— start of COLLECTED MATERIAL —
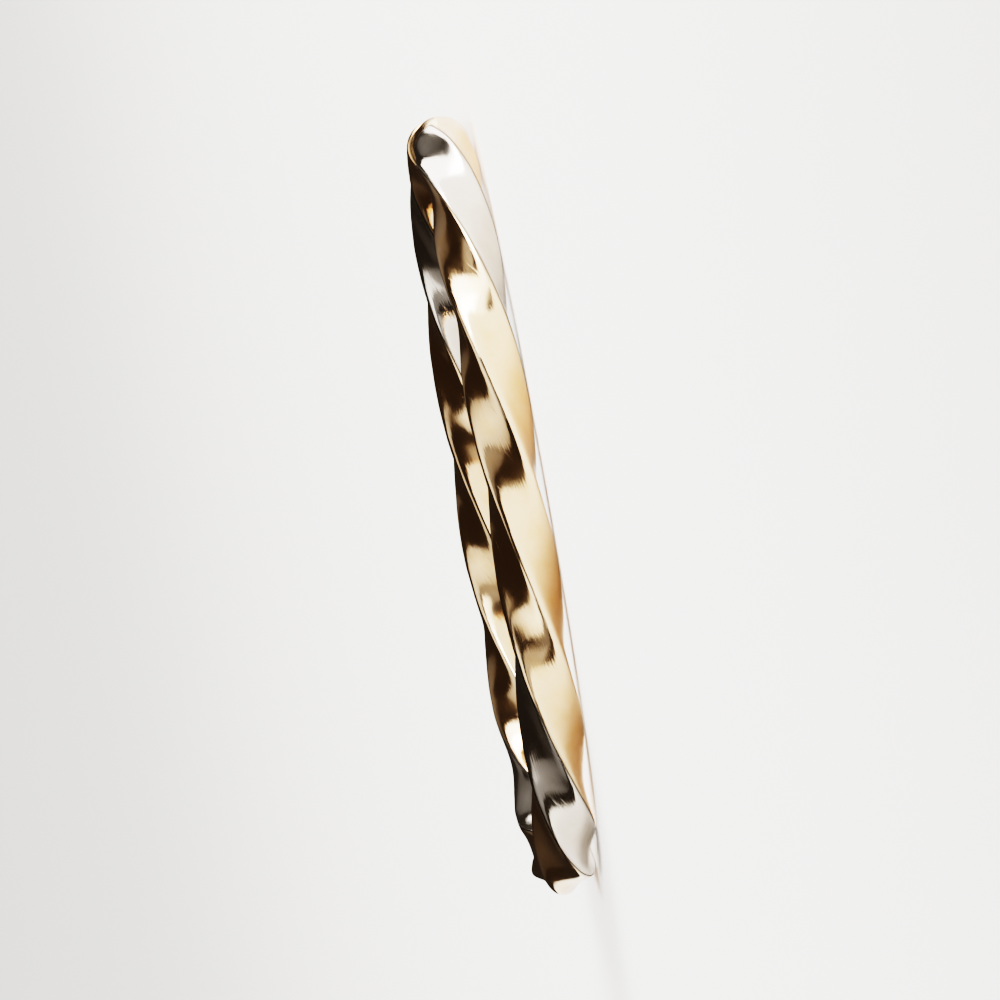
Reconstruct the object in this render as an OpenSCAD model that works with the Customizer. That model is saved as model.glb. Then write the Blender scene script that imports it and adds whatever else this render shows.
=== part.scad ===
// Twisted hoop earring, lying on its side with the hoop's axis upright.
// A square tube is twisted as it runs round the hoop. Three of its faces are yellow gold
// and one is a strand of white gold. A thin wire post bridges the gap for the ear.
// The origin is the centre of the hoop, on the surface that it lies on.
// The gap and its post are at +X.

/* [Hoop] */
// Outer diameter of the hoop
hoop_d = 36.5; // [30:0.5:60]
// Size of the square tube over two opposite corners
tube_d = 2.9; // [2.4:0.1:4]
// How sharp the corners are, where a low number gives round corners and rounder faces
corner_sharpness = 7; // [4:1:16]
// Angle of the gap between the tube's two ends
gap_angle = 25; // [20:1:40]

/* [Twist] */
// Turns that the tube would make round the whole circle
twist_turns = 3.35; // [1:0.05:8]
// Place on the hoop, measured from the post, where the white face looks outward
white_faces_out_at = 325; // [0:1:360]

/* [White strand] */
// Radius of the channel's floor, measured from the middle of the tube
channel_floor_r = 0.6; // [0.5:0.05:0.7]
// Gap between the white strand and its channel
strand_gap = 0.04; // [0.02:0.01:0.1]

/* [Ends of the tube] */
// Diameter of the round collar at each end
collar_d = 2.6; // [2.2:0.1:2.8]
// Length of each collar
collar_length = 1.2; // [1:0.1:2]
// Length over which the tube changes from round, at the collar, to square
square_run_in = 3; // [2:0.5:8]
// Rounding of the collar's edge
edge_round = 0.2; // [0.1:0.05:0.3]

/* [Ear post] */
// Diameter of the post's wire
post_d = 0.8; // [0.7:0.05:1]
// Depth to which the post enters each collar
post_depth = 0.9; // [0.5:0.1:0.9]
// Clearance round the post, and past its tip, in its socket
post_clearance = 0.06; // [0.04:0.01:0.1]

/* [Hidden] */
$fn = 64;

tube_r = tube_d / 2;
collar_r = collar_d / 2;
socket_r = post_d / 2 + post_clearance;
// Radius of the hoop's centre line
ring_r = (hoop_d - tube_d) / 2;
degrees_per_mm = 180 / (PI * ring_r);
// Straight facets across one face and across the channel, and degrees between sections
face_facets = 12;
floor_facets = 4;
section_step = 3;
// Length of the steep slope that closes the channel at each end
channel_slope = 0.05;
// How far the middle of a quarter round lies inside its corner
corner_cut = edge_round * (1 - cos(45));

// Places along the hoop, as angles from the middle of the post
end_at = gap_angle / 2;
collar_to = end_at + collar_length * degrees_per_mm;
channel_from = collar_to + channel_slope * degrees_per_mm;
strand_from = channel_from + strand_gap * degrees_per_mm;
socket_to = end_at + (post_depth + post_clearance) * degrees_per_mm;
post_to = end_at + post_depth * degrees_per_mm;

// Round sections of one end, each a place and a radius, from the floor of the post's
// socket to its mouth, and then over the collar
end_sections = [
    [socket_to, socket_r],
    [end_at, socket_r],
    [end_at, collar_r - edge_round],
    [end_at + corner_cut * degrees_per_mm, collar_r - corner_cut],
    [end_at + edge_round * degrees_per_mm, collar_r],
    [collar_to, collar_r]
];

// Smooth rise from 0 to 1 as x goes from 0 to 1
function ease(x) = let (t = min(max(x, 0), 1)) t * t * (3 - 2 * t);

// Distance along the tube from the nearer collar, at a place on the hoop
function from_collar(at) = (min(at, 360 - at) - collar_to) / degrees_per_mm;

// Radius of a square with soft corners, where turn is measured round the tube from the
// middle of the white face. It is the tube's full radius at each corner.
function square_r(turn) =
    let (sum = pow(abs(cos(turn)), corner_sharpness) + pow(abs(sin(turn)), corner_sharpness))
    tube_r * pow(sum * pow(2, corner_sharpness / 2 - 1), -1 / corner_sharpness);

// Radius of the tube's section, which changes from the collar's circle to the square
function section_r(turn, at) =
    collar_r + (square_r(turn) - collar_r) * ease(from_collar(at) / square_run_in);

// Angle round the tube, 0 outward and 90 up, of the white face at a place on the hoop.
// The faces climb as the place goes round, which makes the twist left-handed.
function white_face_at(at) = (at - white_faces_out_at) * twist_turns;

// Point of the tube at a place on the hoop, given as a turn from the white face and a radius
function tube_point(at, turn, r) =
    let (angle = white_face_at(at) + turn, reach = ring_r + r * cos(angle))
    [reach * cos(at), reach * sin(at), tube_r + r * sin(angle)];

// Turn of a wall that stands the strand's gap inside the white face's corner, at radius r
function wall_turn(r) = 45 - asin(strand_gap / r);

// Turns of the section's points: first over the yellow faces, then back across the channel
yellow_turns = [for (i = [0 : 3 * face_facets]) 45 + i * 90 / face_facets];
floor_turns = [for (i = [0 : floor_facets]) -45 + i * 90 / floor_facets];

// Section of the yellow body with the white strand's channel open
function channel_section(at) = concat(
    [for (turn = yellow_turns) tube_point(at, turn, section_r(turn, at))],
    [for (turn = floor_turns) tube_point(at, turn, channel_floor_r)]
);

// Round section with the same number of points. The channel's points draw together
// a little, so that none of them meets a yellow one.
function round_section(at, r) = concat(
    [for (turn = yellow_turns) tube_point(at, turn, r)],
    [for (turn = floor_turns) tube_point(at, turn * floor_facets / (floor_facets + 1), r)]
);

// Section of the white strand: over its face, then back along its floor
function strand_section(at) =
    let (
        floor_r = channel_floor_r + strand_gap,
        top = wall_turn(section_r(45, at)),
        bottom = wall_turn(floor_r)
    )
    concat(
        [for (i = [0 : face_facets])
            let (turn = -top + 2 * top * i / face_facets)
            tube_point(at, turn, section_r(turn, at))],
        [for (i = [0 : floor_facets])
            tube_point(at, bottom - 2 * bottom * i / floor_facets, floor_r)]
    );

// Places of the twisted sections, evenly spaced between two first and last places. The
// strand stops a gap before the channel does, and shares all the other places with it.
steps = ceil((360 - 2 * channel_from) / section_step);
function places(first) = [
    for (i = [0 : steps])
        i == 0 ? first :
        i == steps ? 360 - first :
        channel_from + (360 - 2 * channel_from) * i / steps
];

// Closed solid through a row of sections that all have the same number of points. Each patch
// between two sections is cut into triangles along one of its two diagonals. The strand takes
// the other one than the tube, because it goes round the seam the other way: so the facets on
// both sides of the seam are parallel, and the gap between them is even.
module skin(sections, other_diagonal = false) {
    count = len(sections[0]);
    last = len(sections) - 1;
    sides = [
        for (s = [0 : last - 1], i = [0 : count - 1])
            let (
                near = s * count + i,
                near_next = s * count + (i + 1) % count,
                far = near + count,
                far_next = near_next + count
            )
            each other_diagonal
                ? [[near, far, far_next], [near, far_next, near_next]]
                : [[near, far, near_next], [near_next, far, far_next]]
    ];
    start_cap = [for (i = [0 : count - 1]) i];
    end_cap = [for (i = [count - 1 : -1 : 0]) last * count + i];
    polyhedron(
        points = [for (section = sections) each section],
        faces = concat([start_cap], sides, [end_cap]),
        convexity = 8
    );
}

// Yellow gold: three faces, the core under the fourth, and a collar at each end
module twisted_tube() {
    last = len(end_sections) - 1;
    color("goldenrod")
        skin(concat(
            [for (end = end_sections) round_section(end[0], end[1])],
            [for (at = places(channel_from)) channel_section(at)],
            [for (i = [last : -1 : 0])
                round_section(360 - end_sections[i][0], end_sections[i][1])]
        ));
}

// White gold: the fourth face, a strand lying in the channel
module white_strand() {
    color("gainsboro")
        skin([for (at = places(strand_from)) strand_section(at)], other_diagonal = true);
}

// Thin wire that bridges the gap on the hoop's own circle, with a tip in each socket
module ear_post() {
    color("goldenrod")
        translate([0, 0, tube_r])
        rotate([0, 0, -post_to])
        rotate_extrude(angle = 2 * post_to)
        translate([ring_r, 0])
        circle(d = post_d);
}

twisted_tube();
white_strand();
ear_post();
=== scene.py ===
import math

import bpy
import numpy as np
from mathutils import Matrix, Vector


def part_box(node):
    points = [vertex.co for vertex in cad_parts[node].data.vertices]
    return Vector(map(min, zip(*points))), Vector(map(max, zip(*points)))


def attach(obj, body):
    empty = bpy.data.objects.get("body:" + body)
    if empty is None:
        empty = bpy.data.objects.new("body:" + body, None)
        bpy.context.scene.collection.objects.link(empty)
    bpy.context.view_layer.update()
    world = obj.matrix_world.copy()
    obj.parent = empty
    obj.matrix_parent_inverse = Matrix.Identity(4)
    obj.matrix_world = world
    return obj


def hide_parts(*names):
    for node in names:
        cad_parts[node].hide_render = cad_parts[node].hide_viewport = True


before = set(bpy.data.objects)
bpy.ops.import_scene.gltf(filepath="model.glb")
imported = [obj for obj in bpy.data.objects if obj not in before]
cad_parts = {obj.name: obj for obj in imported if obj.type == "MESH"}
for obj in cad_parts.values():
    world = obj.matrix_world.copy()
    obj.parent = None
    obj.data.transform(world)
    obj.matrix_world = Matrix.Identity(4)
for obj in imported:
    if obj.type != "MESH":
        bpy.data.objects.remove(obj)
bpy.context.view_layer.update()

# Twisted hoop earring, lying on its side: a square tube twisted round a hoop, with three faces
# of yellow gold and one of white gold, and a wire post across its gap. Metres, in the model's
# frame: the hoop's circle is round the Z axis, the post is at +X and the floor is at z = 0.

MM = 0.001
FULL_TURN = 2 * math.pi
HALF_FACE = math.pi / 4

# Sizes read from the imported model. The tube rests on the floor, and the post's wire follows the
# hoop's circle. The reach is the place of the post's tip, which lies 0.04 mm deeper in the
# socket than the solid's and is still clear of the socket's floor.
tube_low, tube_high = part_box("twisted_tube")
post_low, post_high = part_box("ear_post")
TUBE_R = (tube_high.z - tube_low.z) / 2
POST_R = (post_high.z - post_low.z) / 2
RING_R = post_high.x - POST_R
CENTRE_Z = (tube_high.z + tube_low.z) / 2
POST_REACH = math.atan2(post_high.y, RING_R - POST_R)

# The square and its twist, as in the solids. A place on the hoop is an angle from the middle of
# the post, and the twist's turns are those in a whole circle.
CORNER_SHARPNESS = 7
TWIST_TURNS = 3.35
WHITE_FACES_OUT_AT = math.radians(325)

# The white strand and its channel
CHANNEL_FLOOR_R = 0.6 * MM
STRAND_GAP = 0.04 * MM

# The tube's ends: half the gap, then a round collar, then the change to the square
END_AT = math.radians(12.5)
COLLAR_R = 1.3 * MM
COLLAR_LENGTH = 1.2 * MM
SQUARE_RUN_IN = 3 * MM
EDGE_ROUND = 0.2 * MM
CHANNEL_SLOPE = 0.05 * MM
SOCKET_DEPTH = 0.96 * MM
SOCKET_R = POST_R + 0.06 * MM
TIP_ROUND = 0.12 * MM

COLLAR_TO = END_AT + COLLAR_LENGTH / RING_R
CHANNEL_FROM = COLLAR_TO + CHANNEL_SLOPE / RING_R
STRAND_FROM = CHANNEL_FROM + STRAND_GAP / RING_R

# Slow waves that twisting and buffing leave in the faces. Each has a length along the hoop, a
# number of waves round the tube, a height to each side of its middle, and a start as an angle.
WAVES = [
    (4.1 * MM, 1, 0.006 * MM, 0.4),
    (2.3 * MM, -2, 0.004 * MM, 2.1),
    (1.3 * MM, 3, 0.002 * MM, 4.0),
]

# Marks on the metal: the power by which wear falls off from a corner, and the turn over which
# the dark trace beside a seam, dark polish with painted shade in the crevice, fades out
WEAR_SHARPNESS = 12
SEAM_WIDTH = 0.08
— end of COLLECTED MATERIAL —
Go through the material above and count the lines that include "body". Give the number alone.

*SOLUTION BELOW*
4